There are polished bannisters and light rooms with tall windows, there is quite a lot of moonlight and a young man who has suffered a mysterious illness is despatched from his family farm where he is happy and where he expects to spend his life,  to serve an apprenticeship in a book binding workshop which he knows nothing about and where he does not wish to be.  The reasons for this become clear as the book unfolds.

There is no definitive historical context for the work much of which is fantasy – yet there are horses and carriages and the postman calls once a week.    The shade of Mr. Dickens peeps out from among the pages of the narrative, particularly in the obsequious and sinister character of de Havilland,  descriptions of Castleford with its grime, its brothels, freezing alleyways and workhouse.

Knowledge is always a kind of magic, says one of the characters. Or is ignorance bliss?  That is the question that lies at the heart of the book.

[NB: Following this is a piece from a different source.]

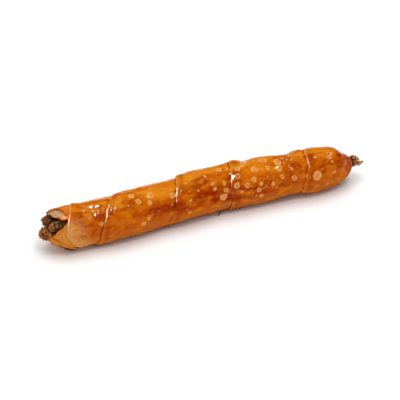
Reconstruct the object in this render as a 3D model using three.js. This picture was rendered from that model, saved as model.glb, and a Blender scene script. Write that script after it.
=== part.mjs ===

As well as being a page turner The Binding is an elegant disquisition on memory, the meaning of memory and what constituent part of our mindset is played out by the things that have happened to us in the past.  What would we choose to forget if we were able and what would that forgetting do to us?  It is also a love story.

 

 

2 thoughts on “Knowledge is always a kind of magic – but some libraries hold the deepest secrets

  1. Ooh! I like the sound of this. Funny how a book lover is always drawn to tales where books play a part. I will check this out, particularly as memory gets a mention, another of my favourite obsessions.